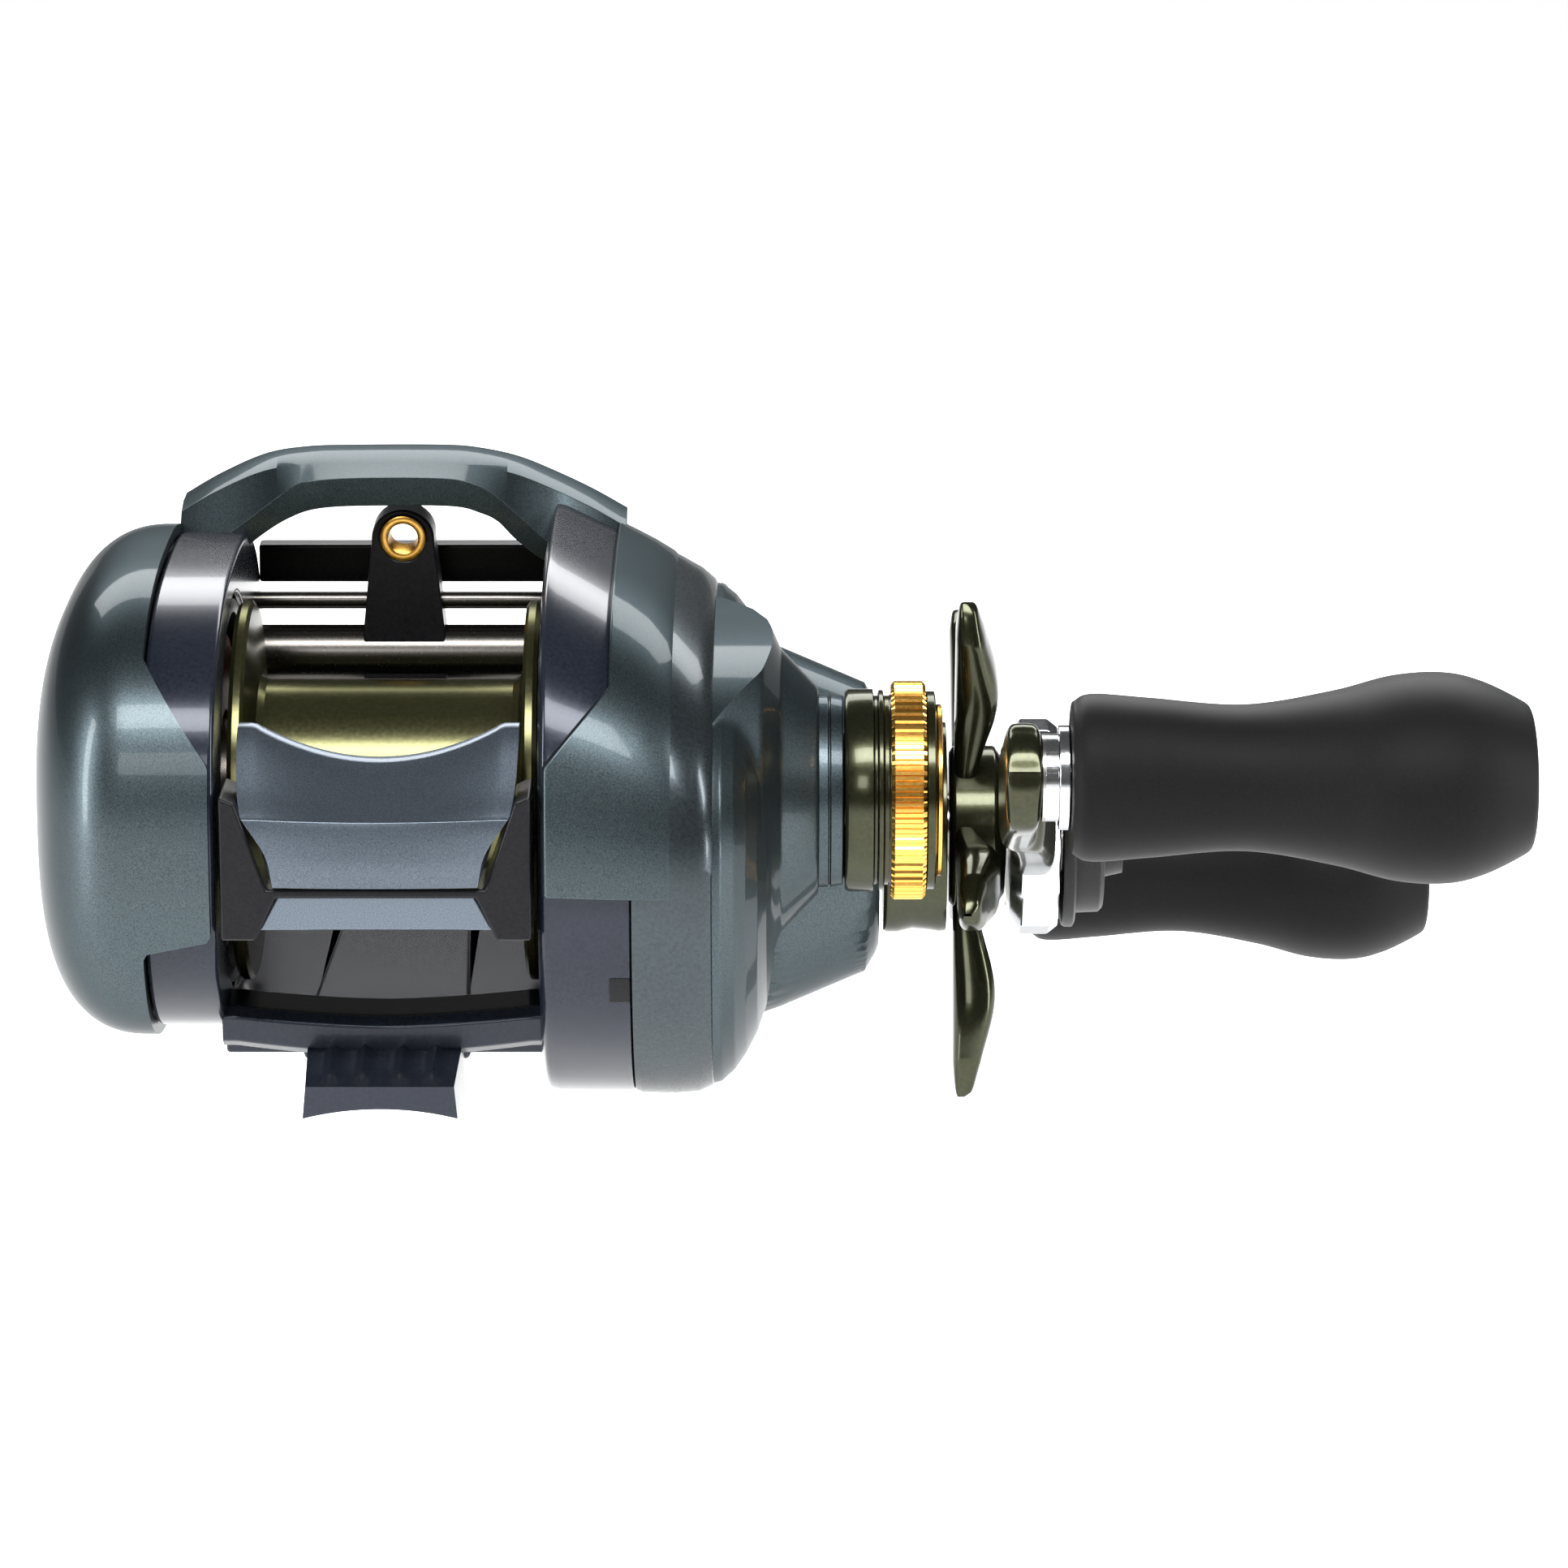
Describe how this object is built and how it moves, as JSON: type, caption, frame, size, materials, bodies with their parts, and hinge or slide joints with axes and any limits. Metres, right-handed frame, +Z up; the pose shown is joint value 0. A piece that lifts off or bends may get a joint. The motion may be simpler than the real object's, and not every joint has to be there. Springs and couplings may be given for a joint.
{
  "type": "baitcasting reel",
  "caption": "Low-profile baitcasting reel with a level wind, thumb bar clutch, star drag, cast control cap and double-knob cranked handle.",
  "frame": {"origin": "centre of the foot's underside, below the middle of the spool", "axes": "+X along the spool axis towards the handle, +Y towards the rod tip, +Z up away from the rod"},
  "size_m": [0.1304, 0.1122, 0.0597],
  "materials": {
    "body_paint": "metallic gloss paint",
    "frame_navy": "gloss",
    "pad_blue": "satin metallic",
    "olive": "anodised",
    "star_olive": "gloss anodised",
    "gold": "polished",
    "brass": "machined",
    "steel": "machined",
    "black_plastic": "gloss",
    "matte_black": "matte",
    "grip": "matte",
    "carbon": "woven",
    "board": "satin",
    "copper": "wound wire",
    "magnet": "plated"
  },
  "bodies": {
    "frame_body": {"frame": "frame_navy", "top_cover": "body_paint", "front_crossbar": "black_plastic", "level_wind_bar": "steel", "worm_tube": "steel", "worm_bushing_palm": "brass", "worm_bushing_gear": "brass", "spool_bearing_handle": "steel", "main_shaft_bearing": "steel", "gear_case": "body_paint", "handle_side_plate": "body_paint", "pinion_bearing": "steel", "one_way_bearing": "steel", "side_screw_1": "steel", "side_screw_2": "steel", "side_screw_3": "steel"},
    "palm_body": {"palm_side_plate": "body_paint", "brake_housing": "black_plastic", "brake_coil": "copper", "circuit_board": "board", "spool_bearing_palm": "steel"},
    "dial_body": {"brake_dial": "black_plastic"},
    "spool_body": {"spool": "olive", "spool_shaft": "steel", "spool_drive_pin": "steel", "rotor_magnet": "magnet"},
    "handle_body": {"main_shaft": "steel", "drive_gear": "brass", "drag_washer_inner": "carbon", "drag_washer_metal": "steel", "drag_washer_outer": "carbon", "drag_pressure_plate": "steel", "shaft_sleeve": "star_olive", "level_wind_drive_gear": "black_plastic", "handle_arm": "star_olive", "handle_nut": "steel", "nut_retainer": "matte_black", "retainer_screw": "matte_black", "knob_shaft_rear": "steel", "knob_shaft_front": "steel"},
    "knob_rear_body": {"knob_rear": "grip", "knob_cap_rear": "matte_black"},
    "knob_front_body": {"knob_front": "grip", "knob_cap_front": "matte_black"},
    "star_body": {"star_drag": "star_olive"},
    "cast_body": {"cast_control_cap": "olive", "cast_control_ring": "gold", "cast_control_disc": "gold"},
    "yoke_body": {"clutch_yoke": "black_plastic"},
    "pinion_body": {"pinion_gear": "brass"},
    "thumb_body": {"thumb_bar_base": "black_plastic", "thumb_pad": "pad_blue"},
    "guide_body": {"line_guide": "black_plastic", "line_eye": "gold", "pawl": "steel"},
    "idle_body": {"idle_gear": "black_plastic"},
    "worm_body": {"worm_shaft": "steel", "worm_gear": "black_plastic"}
  },
  "joints": [
    {"name": "handle_spin", "type": "hinge", "parent": "frame_body", "child": "handle_body", "pos_m": [0, 0.01841, 0.01456], "axis": [1, 0, 0], "continuous": true},
    {"name": "spool_spin", "type": "hinge", "parent": "frame_body", "child": "spool_body", "pos_m": [0, 0, 0.023], "axis": [1, 0, 0], "continuous": true},
    {"name": "thumb_bar_press", "type": "slide", "parent": "frame_body", "child": "thumb_body", "axis": [0, 0, -1], "range_m": [0, 0.0045]},
    {"name": "yoke_slide", "type": "slide", "parent": "frame_body", "child": "yoke_body", "axis": [1, 0, 0], "range_m": [0, 0.0018]},
    {"name": "pinion_spin", "type": "hinge", "parent": "yoke_body", "child": "pinion_body", "pos_m": [0, 0, 0.023], "axis": [1, 0, 0], "continuous": true},
    {"name": "idle_spin", "type": "hinge", "parent": "frame_body", "child": "idle_body", "pos_m": [0, 0.02875, 0.02157], "axis": [1, 0, 0], "continuous": true},
    {"name": "worm_spin", "type": "hinge", "parent": "frame_body", "child": "worm_body", "pos_m": [0, 0.024, 0.0298], "axis": [1, 0, 0], "continuous": true},
    {"name": "line_guide_slide", "type": "slide", "parent": "frame_body", "child": "guide_body", "axis": [1, 0, 0], "range_m": [-0.0095, 0.0095]},
    {"name": "star_drag_turn", "type": "hinge", "parent": "handle_body", "child": "star_body", "pos_m": [0, 0.01841, 0.01456], "axis": [1, 0, 0], "range_deg": [-180, 180]},
    {"name": "cast_control_turn", "type": "hinge", "parent": "frame_body", "child": "cast_body", "pos_m": [0, 0, 0.023], "axis": [1, 0, 0], "range_deg": [-180, 180]},
    {"name": "knob_rear_spin", "type": "hinge", "parent": "handle_body", "child": "knob_rear_body", "pos_m": [0, -0.0266, 0.03125], "axis": [1, 0, 0], "continuous": true},
    {"name": "knob_front_spin", "type": "hinge", "parent": "handle_body", "child": "knob_front_body", "pos_m": [0, 0.06341, -0.00213], "axis": [1, 0, 0], "continuous": true},
    {"name": "palm_plate_remove", "type": "slide", "parent": "frame_body", "child": "palm_body", "axis": [-1, 0, 0], "range_m": [0, 0.025]},
    {"name": "brake_dial_turn", "type": "hinge", "parent": "palm_body", "child": "dial_body", "pos_m": [0, 0.006, 0.023], "axis": [1, 0, 0], "range_deg": [0, 270]}
  ],
  "couplings": [
    {"joint": "spool_spin", "follows": "handle_spin", "ratio": -6.2},
    {"joint": "pinion_spin", "follows": "handle_spin", "ratio": -6.2},
    {"joint": "idle_spin", "follows": "handle_spin", "ratio": -1.5},
    {"joint": "worm_spin", "follows": "handle_spin", "ratio": 1.6667},
    {"joint": "yoke_slide", "follows": "thumb_bar_press", "ratio": 0.4}
  ]
}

■ ■ ■ ■ ■

* **REQUIRED TASK**
Report each line of the material above where the word "with" appears.

* **EXERCISE SOLUTION**
Describe how this object is built and how it moves, as JSON: type, caption, frame, size, materials, bodies with their parts, and hinge or slide joints with axes and any limits. Metres, right-handed frame, +Z up; the pose shown is joint value 0. A piece that lifts off or bends may get a joint. The motion may be simpler than the real object's, and not every joint has to be there. Springs and couplings may be given for a joint.
  "caption": "Low-profile baitcasting reel with a level wind, thumb bar clutch, star drag, cast control cap and double-knob cranked handle.",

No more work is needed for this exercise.